* _What to work on_
Look through the data below and extract, unchanged, the lines from the one that contains "main_housing();" to the one that contains "depsgraph = bpy.context.evaluated_depsgraph_get()", both included.

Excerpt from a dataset
━━━━━━━━━━━━━━━━━━━━
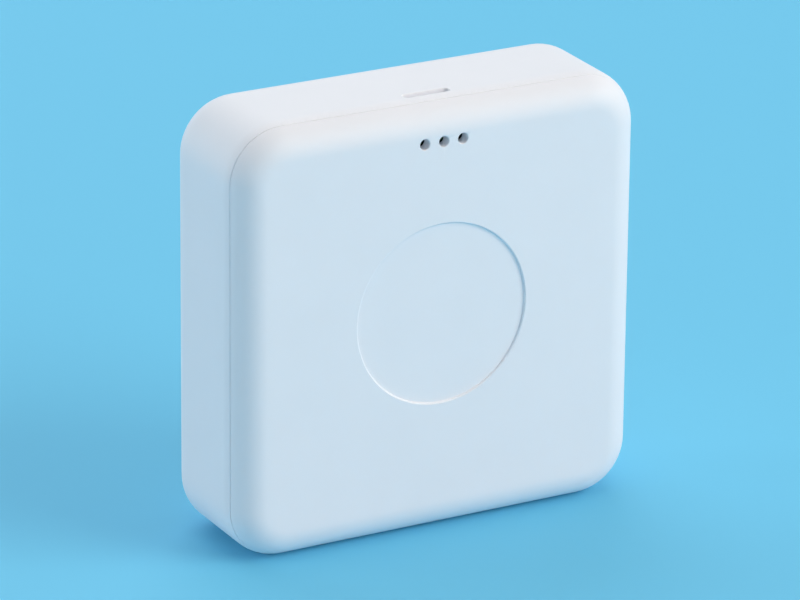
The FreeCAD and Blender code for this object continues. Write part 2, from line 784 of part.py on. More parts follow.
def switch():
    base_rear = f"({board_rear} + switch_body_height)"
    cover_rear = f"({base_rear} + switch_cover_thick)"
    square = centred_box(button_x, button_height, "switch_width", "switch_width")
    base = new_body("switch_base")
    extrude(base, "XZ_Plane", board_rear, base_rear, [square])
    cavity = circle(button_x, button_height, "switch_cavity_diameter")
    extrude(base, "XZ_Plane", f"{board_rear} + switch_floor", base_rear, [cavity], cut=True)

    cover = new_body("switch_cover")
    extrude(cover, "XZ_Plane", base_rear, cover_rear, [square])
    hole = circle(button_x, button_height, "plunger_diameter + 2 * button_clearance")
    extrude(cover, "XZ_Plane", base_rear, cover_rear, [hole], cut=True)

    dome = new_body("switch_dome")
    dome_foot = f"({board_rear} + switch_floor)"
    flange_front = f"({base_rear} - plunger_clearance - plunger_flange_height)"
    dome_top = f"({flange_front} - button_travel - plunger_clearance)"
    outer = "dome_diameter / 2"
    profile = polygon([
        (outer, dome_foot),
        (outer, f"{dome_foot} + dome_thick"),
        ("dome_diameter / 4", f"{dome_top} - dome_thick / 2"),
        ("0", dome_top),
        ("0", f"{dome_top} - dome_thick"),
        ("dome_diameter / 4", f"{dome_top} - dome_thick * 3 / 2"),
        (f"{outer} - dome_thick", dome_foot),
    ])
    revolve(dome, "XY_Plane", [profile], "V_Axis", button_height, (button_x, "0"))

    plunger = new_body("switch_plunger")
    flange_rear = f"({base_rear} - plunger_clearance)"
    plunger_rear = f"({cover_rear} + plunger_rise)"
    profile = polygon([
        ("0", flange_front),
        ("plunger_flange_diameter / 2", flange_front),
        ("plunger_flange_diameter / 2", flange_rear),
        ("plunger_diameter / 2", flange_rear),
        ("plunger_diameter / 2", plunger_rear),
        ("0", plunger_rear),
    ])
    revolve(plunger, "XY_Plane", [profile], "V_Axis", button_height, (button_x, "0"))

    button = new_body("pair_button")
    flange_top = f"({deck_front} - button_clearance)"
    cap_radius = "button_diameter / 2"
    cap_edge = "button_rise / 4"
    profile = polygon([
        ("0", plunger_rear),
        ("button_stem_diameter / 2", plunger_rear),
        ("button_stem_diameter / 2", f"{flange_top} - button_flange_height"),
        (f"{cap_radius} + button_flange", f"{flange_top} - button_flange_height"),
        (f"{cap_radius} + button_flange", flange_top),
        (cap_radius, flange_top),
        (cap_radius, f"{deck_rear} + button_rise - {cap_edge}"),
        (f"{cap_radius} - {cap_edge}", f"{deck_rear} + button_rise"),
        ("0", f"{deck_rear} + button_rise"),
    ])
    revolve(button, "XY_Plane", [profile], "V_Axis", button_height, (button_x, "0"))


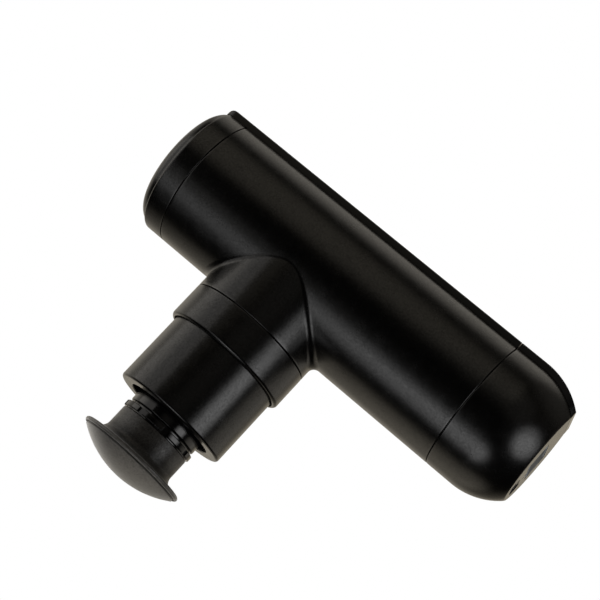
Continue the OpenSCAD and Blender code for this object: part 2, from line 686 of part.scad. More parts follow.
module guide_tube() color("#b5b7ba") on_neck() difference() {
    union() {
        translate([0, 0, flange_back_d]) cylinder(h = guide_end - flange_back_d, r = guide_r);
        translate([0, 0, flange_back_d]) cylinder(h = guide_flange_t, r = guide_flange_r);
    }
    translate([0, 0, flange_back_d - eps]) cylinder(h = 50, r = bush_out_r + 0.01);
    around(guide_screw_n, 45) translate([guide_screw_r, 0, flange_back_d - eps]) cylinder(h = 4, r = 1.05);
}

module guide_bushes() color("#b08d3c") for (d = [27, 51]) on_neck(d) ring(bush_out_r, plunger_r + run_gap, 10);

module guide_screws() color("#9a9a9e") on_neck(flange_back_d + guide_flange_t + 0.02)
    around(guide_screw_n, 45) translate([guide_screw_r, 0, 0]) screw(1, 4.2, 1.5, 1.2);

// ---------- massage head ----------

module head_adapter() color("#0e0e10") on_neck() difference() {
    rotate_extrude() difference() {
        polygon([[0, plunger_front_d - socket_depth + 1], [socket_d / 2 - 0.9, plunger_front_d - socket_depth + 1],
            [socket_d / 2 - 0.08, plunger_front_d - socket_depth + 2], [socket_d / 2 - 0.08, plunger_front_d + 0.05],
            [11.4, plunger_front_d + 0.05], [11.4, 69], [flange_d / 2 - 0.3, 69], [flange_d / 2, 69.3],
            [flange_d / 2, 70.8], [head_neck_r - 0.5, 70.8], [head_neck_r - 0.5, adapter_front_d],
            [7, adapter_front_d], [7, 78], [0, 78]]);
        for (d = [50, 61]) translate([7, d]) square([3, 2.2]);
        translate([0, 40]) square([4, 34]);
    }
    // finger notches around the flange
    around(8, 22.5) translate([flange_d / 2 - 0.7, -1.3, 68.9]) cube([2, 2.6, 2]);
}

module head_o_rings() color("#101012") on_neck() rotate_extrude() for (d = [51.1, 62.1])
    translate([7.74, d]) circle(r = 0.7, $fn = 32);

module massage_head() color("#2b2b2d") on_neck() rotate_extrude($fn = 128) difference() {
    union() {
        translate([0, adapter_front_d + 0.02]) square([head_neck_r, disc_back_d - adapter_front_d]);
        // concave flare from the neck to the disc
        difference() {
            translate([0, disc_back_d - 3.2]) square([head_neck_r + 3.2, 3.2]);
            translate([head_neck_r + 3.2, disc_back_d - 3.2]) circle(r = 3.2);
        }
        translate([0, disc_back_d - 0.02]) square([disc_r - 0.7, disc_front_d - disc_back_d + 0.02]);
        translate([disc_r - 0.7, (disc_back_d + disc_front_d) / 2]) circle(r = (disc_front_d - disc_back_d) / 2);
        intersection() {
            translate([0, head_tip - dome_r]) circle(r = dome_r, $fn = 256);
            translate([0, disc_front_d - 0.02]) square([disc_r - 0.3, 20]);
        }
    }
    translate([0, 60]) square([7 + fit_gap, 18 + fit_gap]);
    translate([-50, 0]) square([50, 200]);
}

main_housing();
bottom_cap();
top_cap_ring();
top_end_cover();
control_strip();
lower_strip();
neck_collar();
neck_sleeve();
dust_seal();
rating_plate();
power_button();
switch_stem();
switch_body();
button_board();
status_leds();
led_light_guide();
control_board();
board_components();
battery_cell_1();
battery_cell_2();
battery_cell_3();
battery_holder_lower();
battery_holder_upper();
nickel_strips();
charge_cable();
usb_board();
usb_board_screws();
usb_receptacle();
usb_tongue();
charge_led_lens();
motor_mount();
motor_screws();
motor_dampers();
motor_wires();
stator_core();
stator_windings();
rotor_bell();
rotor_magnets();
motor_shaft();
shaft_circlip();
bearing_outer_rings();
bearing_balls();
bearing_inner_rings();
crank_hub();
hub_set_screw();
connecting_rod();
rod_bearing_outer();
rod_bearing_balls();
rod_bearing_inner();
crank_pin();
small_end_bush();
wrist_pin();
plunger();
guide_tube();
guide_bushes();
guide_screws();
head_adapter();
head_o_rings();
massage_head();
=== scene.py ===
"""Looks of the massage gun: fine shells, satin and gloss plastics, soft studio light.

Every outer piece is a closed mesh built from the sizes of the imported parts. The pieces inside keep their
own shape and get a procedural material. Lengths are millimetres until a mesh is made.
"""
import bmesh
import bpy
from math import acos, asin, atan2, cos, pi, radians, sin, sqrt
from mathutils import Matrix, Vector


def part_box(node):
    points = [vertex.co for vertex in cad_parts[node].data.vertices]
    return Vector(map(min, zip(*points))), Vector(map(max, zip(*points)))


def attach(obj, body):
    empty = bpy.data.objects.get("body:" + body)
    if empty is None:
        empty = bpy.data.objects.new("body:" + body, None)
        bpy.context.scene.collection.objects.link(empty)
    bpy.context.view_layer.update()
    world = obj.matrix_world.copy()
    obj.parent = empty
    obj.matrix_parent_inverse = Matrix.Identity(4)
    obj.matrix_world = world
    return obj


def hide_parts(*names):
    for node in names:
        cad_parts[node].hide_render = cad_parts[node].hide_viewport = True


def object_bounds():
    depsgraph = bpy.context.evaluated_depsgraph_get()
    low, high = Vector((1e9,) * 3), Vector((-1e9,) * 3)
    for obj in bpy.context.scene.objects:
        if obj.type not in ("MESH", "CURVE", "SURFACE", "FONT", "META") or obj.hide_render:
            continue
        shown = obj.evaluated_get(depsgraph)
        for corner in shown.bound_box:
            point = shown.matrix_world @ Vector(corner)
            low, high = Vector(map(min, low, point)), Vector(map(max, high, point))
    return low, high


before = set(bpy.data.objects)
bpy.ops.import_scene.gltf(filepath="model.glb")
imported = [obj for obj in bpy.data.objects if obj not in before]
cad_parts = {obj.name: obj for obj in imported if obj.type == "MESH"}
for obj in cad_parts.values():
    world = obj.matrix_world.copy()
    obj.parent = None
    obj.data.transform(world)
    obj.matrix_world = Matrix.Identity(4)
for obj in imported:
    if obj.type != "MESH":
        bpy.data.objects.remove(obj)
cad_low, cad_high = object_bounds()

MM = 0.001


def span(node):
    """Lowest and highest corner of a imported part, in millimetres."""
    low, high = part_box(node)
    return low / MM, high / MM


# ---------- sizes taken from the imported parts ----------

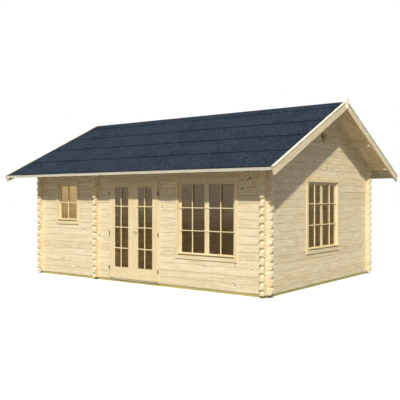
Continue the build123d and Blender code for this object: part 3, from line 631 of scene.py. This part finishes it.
━━━━━━━━━━━━━━━━━━━━
* _Task result_
main_housing();
bottom_cap();
top_cap_ring();
top_end_cover();
control_strip();
lower_strip();
neck_collar();
neck_sleeve();
dust_seal();
rating_plate();
power_button();
switch_stem();
switch_body();
button_board();
status_leds();
led_light_guide();
control_board();
board_components();
battery_cell_1();
battery_cell_2();
battery_cell_3();
battery_holder_lower();
battery_holder_upper();
nickel_strips();
charge_cable();
usb_board();
usb_board_screws();
usb_receptacle();
usb_tongue();
charge_led_lens();
motor_mount();
motor_screws();
motor_dampers();
motor_wires();
stator_core();
stator_windings();
rotor_bell();
rotor_magnets();
motor_shaft();
shaft_circlip();
bearing_outer_rings();
bearing_balls();
bearing_inner_rings();
crank_hub();
hub_set_screw();
connecting_rod();
rod_bearing_outer();
rod_bearing_balls();
rod_bearing_inner();
crank_pin();
small_end_bush();
wrist_pin();
plunger();
guide_tube();
guide_bushes();
guide_screws();
head_adapter();
head_o_rings();
massage_head();
=== scene.py ===
"""Looks of the massage gun: fine shells, satin and gloss plastics, soft studio light.

Every outer piece is a closed mesh built from the sizes of the imported parts. The pieces inside keep their
own shape and get a procedural material. Lengths are millimetres until a mesh is made.
"""
import bmesh
import bpy
from math import acos, asin, atan2, cos, pi, radians, sin, sqrt
from mathutils import Matrix, Vector


def part_box(node):
    points = [vertex.co for vertex in cad_parts[node].data.vertices]
    return Vector(map(min, zip(*points))), Vector(map(max, zip(*points)))


def attach(obj, body):
    empty = bpy.data.objects.get("body:" + body)
    if empty is None:
        empty = bpy.data.objects.new("body:" + body, None)
        bpy.context.scene.collection.objects.link(empty)
    bpy.context.view_layer.update()
    world = obj.matrix_world.copy()
    obj.parent = empty
    obj.matrix_parent_inverse = Matrix.Identity(4)
    obj.matrix_world = world
    return obj


def hide_parts(*names):
    for node in names:
        cad_parts[node].hide_render = cad_parts[node].hide_viewport = True


def object_bounds():
    depsgraph = bpy.context.evaluated_depsgraph_get()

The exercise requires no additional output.